Exercise directions:
Within this material, how many lines have the string "Blender" in them? The answer is a number, with nothing added.

Stored data:
/---

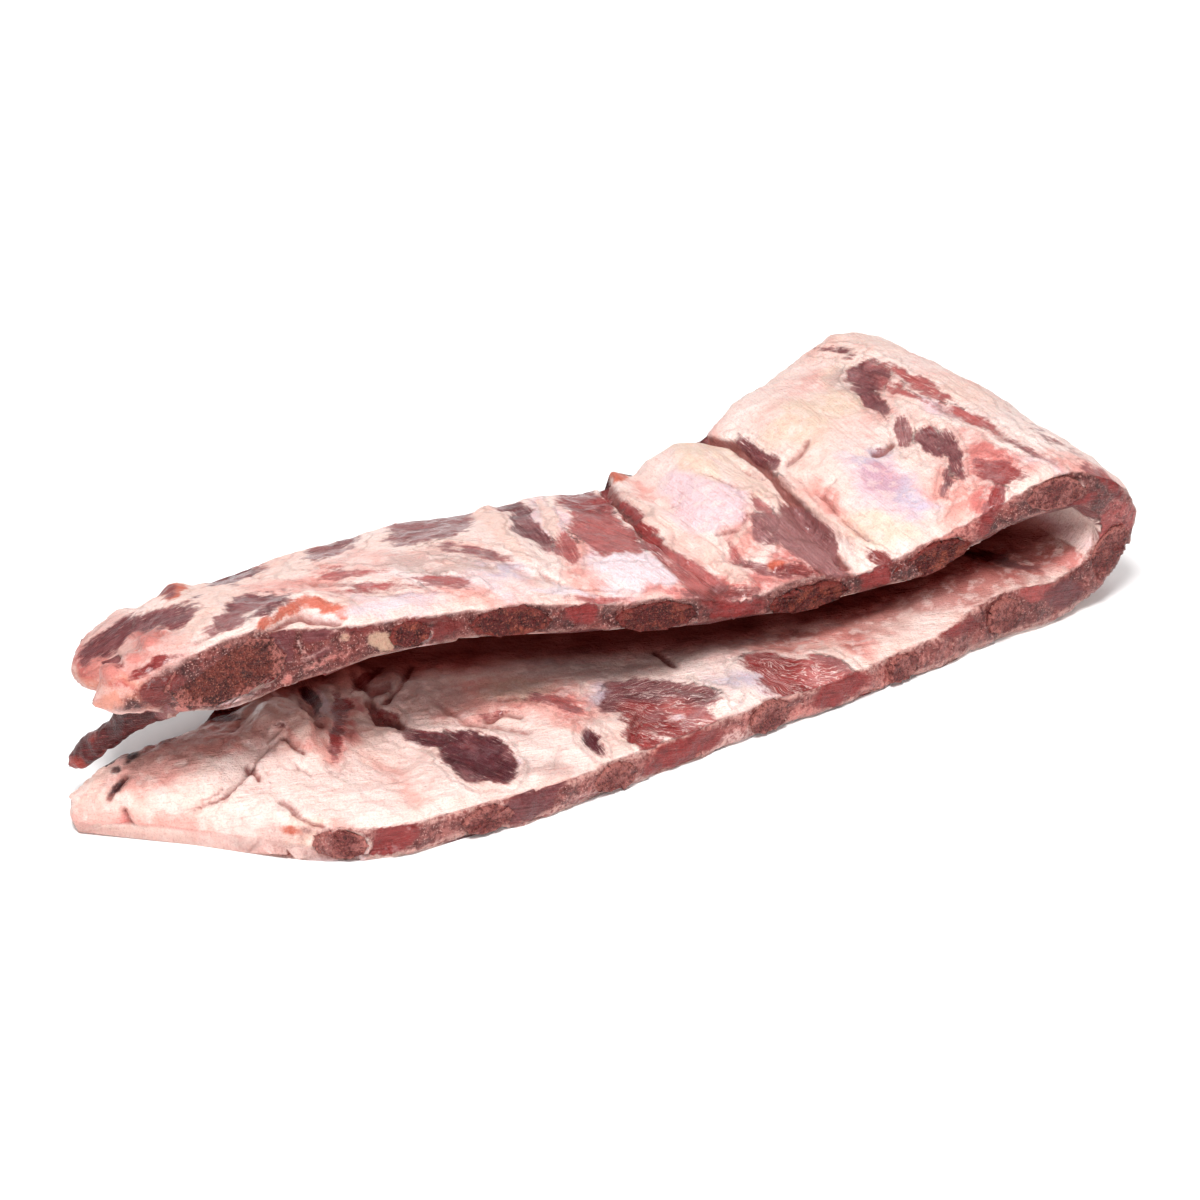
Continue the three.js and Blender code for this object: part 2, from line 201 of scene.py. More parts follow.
TOP_OVER = [
    (ORANGE, [(266, 620, 14, 7, -40), (284, 613, 26, 7, -26), (318, 604, 30, 7, 0), (343, 612, 8, 8, 40)]),
    (ORANGE, [(174, 589, 16, 8, -26), (244, 560, 26, 5, -12), (616, 477, 12, 10, 0)]),
    (ORANGE, [(781, 566, 11, 6, -14)]),
    (CREAM, [(500, 530, 44, 10, 50), (549, 520, 24, 8, 66), (724, 566, 34, 9, 44), (655, 519, 50, 6, 37)]),
    (CREAM, [(820, 512, 60, 5, 40), (752, 490, 10, 7, 0), (770, 500, 12, 6, 40), (738, 534, 12, 4, -50)]),
    (SILVER, [(634, 568, 38, 16, 6), (560, 590, 40, 6, 6), (664, 580, 16, 10, 0), (380, 608, 40, 6, -4)]),
    (CREAM, [(205, 616, 26, 7, -36), (186, 636, 22, 5, -36)]),
    (PINK, [(104, 668, 20, 12, 0), (134, 656, 10, 6, 0), (150, 640, 14, 10, -20), (165, 633, 8, 5, 0)]),
    (BLOOD, [(169, 589, 9, 5, -30), (783, 569, 7, 3, -10), (122, 664, 5, 3, 20)]),
]
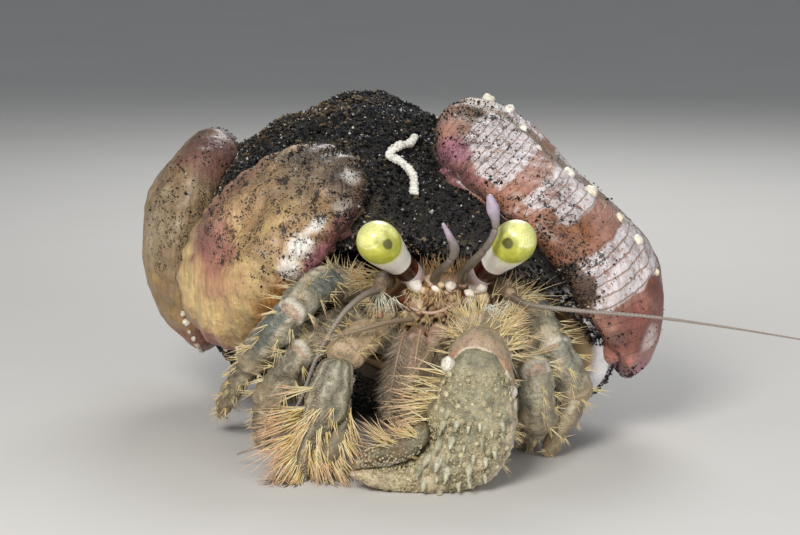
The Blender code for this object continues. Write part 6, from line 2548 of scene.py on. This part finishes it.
great_fans = joined([
    hand_bristles(great_rows, 72, (0.10, 0.44), (156.0, 206.0), (-0.4, -0.22, 0.55), (0.0, 0.0, -1.9),
                  6.0, 121, radius=0.095, spread=0.20, rose=0.5),
    hand_bristles(great_rows, 54, (0.42, 0.72), (156.0, 196.0), (-0.9, -0.15, 0.3), (0.0, 0.0, -0.6), 5.4,
                  123, radius=0.09, spread=0.20, rose=0.7),
    hand_bristles(finger_rows, 72, (0.02, 0.55), (120.0, 180.0), (-1.3, -0.15, 0.5), (0.0, 0.0, -0.5),
                  4.4, 125, radius=0.085, spread=0.22, rose=0.5),
    article_bristles(arm_left["carpus"], (0.0, 22.0, 45.0, 65.0, 90.0, 120.0, 150.0, 180.0), 3.4, 3.3,
                     127, lean=-0.35, radius=0.08),
    article_bristles(arm_left["merus"], (10.0, 60.0, 120.0), 2.6, 3.6, 129, lean=0.0, radius=0.06),
    hand_bristles(great_rows, 60, (0.08, 0.5), (-30.0, 5.0), (0.1, 0.1, -0.1), (0.0, 0.0, -0.6), 1.8, 131,
                  radius=0.06),
])
add_piece("great_claw_bristles", great_fans, bristle_horn, uv_name="OFBake")

# %% Leg bristles
TUFT_LENGTHS = {"merus": 3.2, "carpus": 3.1, "propodus": 2.7, "dactyl": 1.5}
rows_of_tufts = []
for number, (leg, articles) in enumerate(leg_articles.items()):
    inner = 10.0 if "right" in leg else 170.0
    outer = 170.0 if "right" in leg else 10.0
    for step, (part, length) in enumerate(TUFT_LENGTHS.items()):
        turns = (inner, 80.0, outer) if part != "dactyl" else (inner, 90.0, outer, 270.0)
        seed = 141 + 10 * number + 2 * step
        rows_of_tufts.append(article_bristles(articles[part], turns, 1.8, length, seed, lean=0.55))
add_piece("leg_bristles", joined(rows_of_tufts), bristle_horn, uv_name="OFBake")

# %% Bristles of the face
def tufts(start, end, toward_start, toward_end, number, per_tuft, length, seed, jitter=0.6, spread=0.35,
          radius=0.06, pale=0.0, dark=0.0):
    """Small bunches along a line: the bristles of one bunch share a root and spread out from it."""
    roots, share = row_of_roots(start, end, number, jitter, seed)
    headings = np.repeat(blend_to(unit(toward_start), unit(toward_end), share), per_tuft, axis=0)
    random = np.random.default_rng(seed + 3)
    roots = np.repeat(roots, per_tuft, axis=0) + random.normal(scale=0.08, size=(number * per_tuft, 3))
    lengths = np.repeat(length * random.uniform(0.7, 1.15, number), per_tuft)
    return bristles(roots, headings, lengths, radius, 0.06, spread, seed + 1, pale, dark)


face_fans = joined([
    # Beside the right eye, pointing out over the legs, and the same beside the left eye.
    tufts((-1.5, 4.6, 22.0), (-7.0, 5.4, 22.8), (-1.0, -0.6, 0.3), (-0.9, -0.7, 0.5), 18, 5, 5.0, 201,
          dark=0.12, radius=0.055, spread=0.30),
    tufts((12.6, 2.8, 21.4), (15.6, 1.8, 19.8), (0.8, -0.6, 0.8), (1.0, -0.6, 0.2), 16, 6, 4.8, 203,
          radius=0.055, spread=0.30),
    # Golden hair above the feelers' roots.
    fan((2.6, 5.2, 24.0), (9.4, 5.2, 24.0), (-0.3, -0.4, 1.0), (0.3, -0.4, 1.0), 110, 1.7, 205,
        jitter=0.4, dark=0.7, radius=0.05),
    fan((3.2, 3.6, 23.2), (8.6, 3.6, 23.2), (-0.5, -0.6, 0.8), (0.5, -0.6, 0.8), 60, 1.3, 206, jitter=0.4,
        dark=0.4, spread=0.4, radius=0.04),
    # Short hairs over the mouth, in bunches.
    tufts((1.2, 2.8, 21.4), (8.8, 2.6, 21.0), (-0.4, -0.5, -1.0), (0.4, -0.5, -1.0), 24, 5, 2.3, 207,
          jitter=0.4, spread=0.35, radius=0.045, dark=0.25),
    tufts((1.0, 2.2, 18.6), (9.0, 2.0, 18.2), (-0.5, -0.6, -0.8), (0.5, -0.6, -0.8), 14, 5, 2.6, 209,
          jitter=0.4, spread=0.40, radius=0.045, dark=0.3),
    # Pale stars under the bases of the long feelers.
    fan((-2.9, 0.6, 21.6), (-2.3, 0.4, 21.8), (-0.8, -0.5, -1.0), (0.7, -0.5, -1.0), 26, 3.7, 211,
        jitter=0.12, spread=0.30, radius=0.05, pale=0.8),
    fan((-1.3, 1.2, 20.6), (-0.6, 1.2, 20.8), (-0.5, -0.5, -1.0), (0.8, -0.5, -1.0), 18, 2.9, 213,
        jitter=0.12, spread=0.30, radius=0.045, pale=0.7),
    fan((10.8, 0.2, 19.8), (11.6, 0.2, 20.0), (-0.9, -0.5, -0.8), (1.0, -0.5, -0.2), 44, 3.0, 215,
        jitter=0.15, spread=0.45, radius=0.05, pale=0.9),
    fan((8.4, 1.6, 20.6), (8.9, 1.4, 20.7), (-0.6, -0.6, -0.8), (0.6, -0.6, -0.9), 20, 2.6, 216,
        jitter=0.12, spread=0.45, radius=0.045, pale=0.7),
    fan((13.8, 0.4, 20.4), (14.4, 0.4, 20.6), (-0.2, -0.5, -1.0), (1.0, -0.5, -0.3), 30, 3.0, 217,
        jitter=0.2, spread=0.35, radius=0.055, pale=0.5),
    # Long hair behind the hood of the great claw, rising in front of its arm.
    tufts((6.6, -7.4, 17.6), (9.6, -7.0, 19.0), (-0.8, -0.5, 0.7), (-0.2, -0.6, 1.0), 7, 6, 3.8, 227,
          spread=0.34, radius=0.08, pale=0.2),
    tufts((9.6, -7.0, 19.0), (13.4, -8.0, 16.6), (0.1, -0.6, 1.0), (1.0, -0.5, 0.6), 9, 6, 3.6, 229,
          spread=0.34, radius=0.08),
    tufts((8.4, -2.6, 19.2), (12.6, -3.2, 18.4), (-0.4, -0.5, 1.0), (0.7, -0.5, 0.9), 11, 6, 3.2, 231,
          spread=0.40, radius=0.06, pale=0.6),
    # The dense beard between the great claw's hood and the left legs.
    tufts((13.0, -0.5, 18.8), (15.0, -2.0, 14.0), (0.7, -0.5, 0.6), (1.0, -0.4, 0.0), 20, 7, 3.8, 219,
          spread=0.3),
    tufts((7.0, -0.5, 18.5), (9.5, -1.0, 19.2), (-0.9, -0.4, 0.5), (0.0, -0.5, 1.0), 13, 6, 2.6, 221,
          spread=0.3),
    tufts((0.2, 2.4, 18.4), (-3.0, 3.4, 19.6), (-0.6, -0.6, -0.6), (-1.0, -0.5, 0.2), 13, 6, 2.6, 223,
          spread=0.35, dark=0.1),
    tufts((9.2, 2.0, 18.0), (12.5, 2.0, 17.2), (0.0, -0.6, -0.7), (0.6, -0.5, -0.5), 11, 6, 2.4, 225,
          spread=0.35),
])
add_piece("face_bristles", face_fans, bristle_horn, uv_name="OFBake")

# %% [markdown]
# ### Feathers of the mouth
#
# The mouth legs sweep the water with soft plumes. A plume is a slim stem with two rows of fine barbs, like
# a feather, in shades of tan. The stems are tubes, and the barbs are finer needles of the same kind as the
# bristles.

# %% Plumes
BARB_RINGS = 4
BARB_POINTS = 3 * BARB_RINGS + 1


def plume(points, radius, barb, count, seed, toward, tint, sweep):
    """A stem through the points and barbs on both sides of it: they stand square to the stem in the plane
    of the direction toward, lean along the stem by the share sweep and are longest in its middle."""
    radii = [radius, radius * 0.9, radius * 0.7, radius * 0.35]
    stem = tube_shape(points, radii, sides=12, count=70, paint=tint * 0.9)
    rows = smooth_rows(points, 200)
    heading = unit(np.gradient(rows, axis=0))
    random = np.random.default_rng(seed)
    at = random.integers(6, 199, count)
    sign = np.where(random.random(count) < 0.5, -1.0, 1.0)[:, None]
    toward = np.asarray(toward, float)
    across = unit(toward - (heading[at] @ toward)[:, None] * heading[at])
    headings = across * sign + heading[at] * sweep
    lengths = barb * (0.35 + 0.65 * np.sin(np.pi * (0.12 + 0.8 * at / 200.0)))
    barbs = bristles(rows[at], headings, lengths, 0.030, 0.20, 0.16, seed + 1, rings=BARB_RINGS)
    pale = blend_to(tint * 0.75, colour(226, 204, 172), random.random(count) ** 1.6)
    barbs["values"]["paint"] = np.repeat(pale, BARB_POINTS, axis=0)
    return joined([stem, barbs])


PLUME_TAN = colour(172, 146, 118)
PLUMES = [
    # Points of the stem, its radius, length, number and seed of the barbs, the side they stand on, colour,
    # and how far the barbs lean along the stem.
    ([(1.6, 0.2, 18.4), (-1.6, -3.0, 18.6), (-5.2, -5.2, 18.0), (-8.6, -6.2, 17.4)],
     0.34, 1.2, 300, 301, (0, 0.3, 1), colour(146, 128, 106), 1.4),
    ([(7.4, -0.6, 18.6), (5.0, -3.2, 16.4), (2.6, -4.8, 13.8), (0.6, -5.4, 11.0)],
     0.22, 2.8, 560, 303, (0.7, 0.0, 0.7), PLUME_TAN, 0.9),
    ([(5.6, -0.6, 17.6), (4.6, -2.8, 14.6), (4.0, -4.0, 11.0), (4.2, -4.6, 7.6)],
     0.20, 2.4, 520, 305, (1, 0, 0), colour(172, 150, 128), 0.8),
    ([(0.6, -0.2, 17.2), (-0.2, -2.4, 14.4), (-1.0, -3.4, 10.6), (-1.6, -3.8, 6.6)],
     0.20, 2.6, 520, 307, (1, 0, 0), colour(150, 126, 106), 0.8),
    ([(2.6, 0.4, 17.0), (2.0, -1.8, 14.0), (1.6, -2.8, 10.0), (1.4, -3.2, 6.0)],
     0.22, 2.8, 560, 309, (1, 0, 0), PLUME_TAN, 0.7),
    ([(7.6, 1.0, 16.0), (6.2, -1.6, 13.2), (5.4, -3.0, 9.8), (5.0, -3.6, 6.4)],
     0.20, 2.4, 420, 311, (1, 0, 0), colour(158, 136, 112), 0.8),
]
plumes = joined([plume(*row) for row in PLUMES])
add_piece("mouth_plumes", plumes, bristle_horn, uv_name="OFBake")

\---

Response:
2